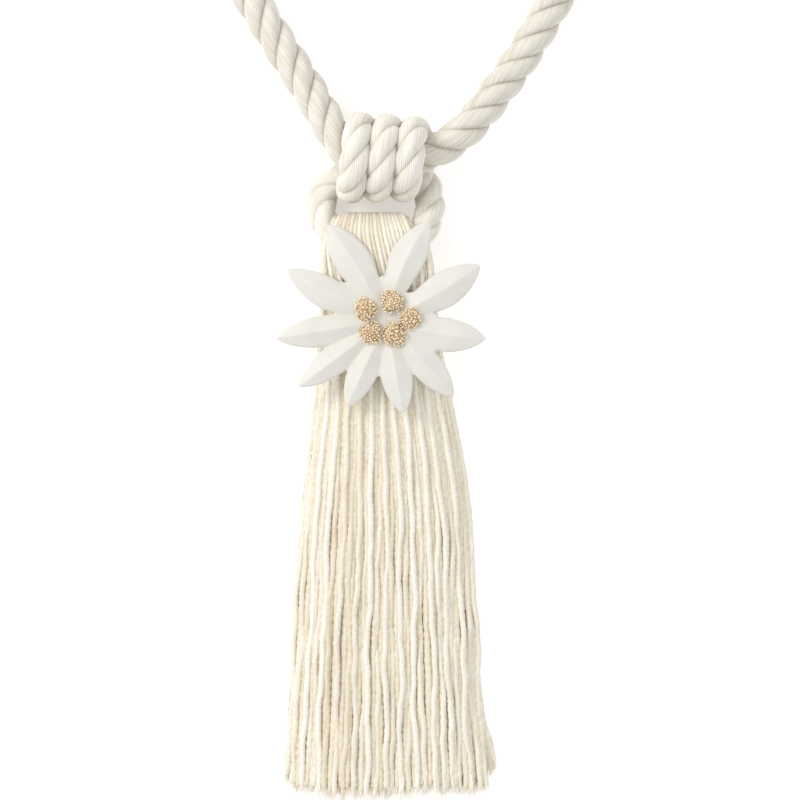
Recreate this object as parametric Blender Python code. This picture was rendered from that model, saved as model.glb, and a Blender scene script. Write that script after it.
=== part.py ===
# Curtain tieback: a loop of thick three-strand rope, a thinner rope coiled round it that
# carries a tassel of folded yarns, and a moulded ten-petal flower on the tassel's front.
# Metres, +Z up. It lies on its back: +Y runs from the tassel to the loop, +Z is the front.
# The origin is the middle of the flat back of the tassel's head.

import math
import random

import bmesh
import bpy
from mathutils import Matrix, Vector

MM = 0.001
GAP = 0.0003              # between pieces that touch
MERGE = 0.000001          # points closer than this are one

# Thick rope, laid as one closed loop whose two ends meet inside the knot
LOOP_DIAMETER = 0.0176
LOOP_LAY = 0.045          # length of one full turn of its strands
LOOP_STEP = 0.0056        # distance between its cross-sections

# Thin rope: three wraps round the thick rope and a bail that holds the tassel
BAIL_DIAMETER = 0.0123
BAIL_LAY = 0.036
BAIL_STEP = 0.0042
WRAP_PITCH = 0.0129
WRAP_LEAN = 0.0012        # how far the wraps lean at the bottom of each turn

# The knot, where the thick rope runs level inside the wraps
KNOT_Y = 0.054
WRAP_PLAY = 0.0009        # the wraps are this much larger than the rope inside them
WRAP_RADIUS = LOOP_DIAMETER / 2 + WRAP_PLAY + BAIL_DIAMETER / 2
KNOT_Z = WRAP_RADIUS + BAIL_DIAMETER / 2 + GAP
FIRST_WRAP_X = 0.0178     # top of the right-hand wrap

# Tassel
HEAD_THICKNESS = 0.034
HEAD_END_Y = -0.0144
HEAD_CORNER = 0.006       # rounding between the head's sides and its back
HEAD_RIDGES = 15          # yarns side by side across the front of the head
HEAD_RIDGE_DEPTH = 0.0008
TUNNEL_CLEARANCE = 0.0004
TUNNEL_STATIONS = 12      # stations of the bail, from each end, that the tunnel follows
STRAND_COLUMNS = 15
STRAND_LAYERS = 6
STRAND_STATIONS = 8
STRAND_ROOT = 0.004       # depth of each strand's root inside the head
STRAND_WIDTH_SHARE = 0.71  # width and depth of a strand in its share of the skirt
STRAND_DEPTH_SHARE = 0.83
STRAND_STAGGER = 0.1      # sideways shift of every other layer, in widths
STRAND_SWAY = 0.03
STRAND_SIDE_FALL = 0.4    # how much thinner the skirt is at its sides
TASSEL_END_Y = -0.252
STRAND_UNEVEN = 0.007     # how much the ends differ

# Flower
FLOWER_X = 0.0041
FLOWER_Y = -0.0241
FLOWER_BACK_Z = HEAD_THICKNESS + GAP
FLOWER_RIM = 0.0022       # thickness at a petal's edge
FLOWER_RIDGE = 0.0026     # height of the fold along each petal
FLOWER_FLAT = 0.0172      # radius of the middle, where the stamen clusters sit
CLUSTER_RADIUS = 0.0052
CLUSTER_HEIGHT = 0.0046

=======

What you return should be the lines from the start of the data through the line with "FIRST_WRAP_X = 0.0178", quoted exactly and nothing more.

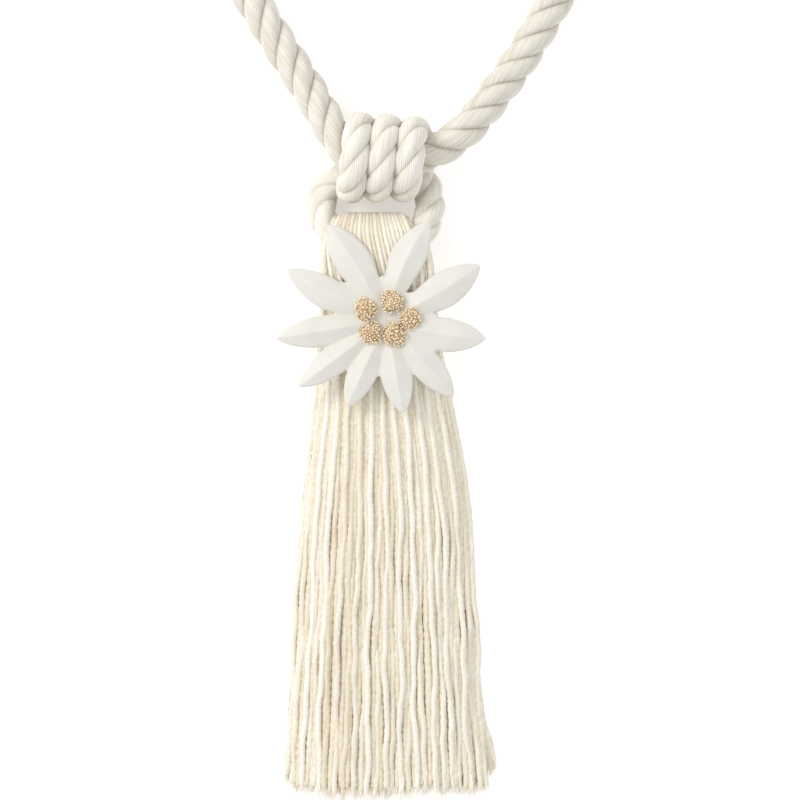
Recreate this object as parametric Blender Python code. This picture was rendered from that model, saved as model.glb, and a Blender scene script. Write that script after it.
=== part.py ===
# Curtain tieback: a loop of thick three-strand rope, a thinner rope coiled round it that
# carries a tassel of folded yarns, and a moulded ten-petal flower on the tassel's front.
# Metres, +Z up. It lies on its back: +Y runs from the tassel to the loop, +Z is the front.
# The origin is the middle of the flat back of the tassel's head.

import math
import random

import bmesh
import bpy
from mathutils import Matrix, Vector

MM = 0.001
GAP = 0.0003              # between pieces that touch
MERGE = 0.000001          # points closer than this are one

# Thick rope, laid as one closed loop whose two ends meet inside the knot
LOOP_DIAMETER = 0.0176
LOOP_LAY = 0.045          # length of one full turn of its strands
LOOP_STEP = 0.0056        # distance between its cross-sections

# Thin rope: three wraps round the thick rope and a bail that holds the tassel
BAIL_DIAMETER = 0.0123
BAIL_LAY = 0.036
BAIL_STEP = 0.0042
WRAP_PITCH = 0.0129
WRAP_LEAN = 0.0012        # how far the wraps lean at the bottom of each turn

# The knot, where the thick rope runs level inside the wraps
KNOT_Y = 0.054
WRAP_PLAY = 0.0009        # the wraps are this much larger than the rope inside them
WRAP_RADIUS = LOOP_DIAMETER / 2 + WRAP_PLAY + BAIL_DIAMETER / 2
KNOT_Z = WRAP_RADIUS + BAIL_DIAMETER / 2 + GAP
FIRST_WRAP_X = 0.0178     # top of the right-hand wrap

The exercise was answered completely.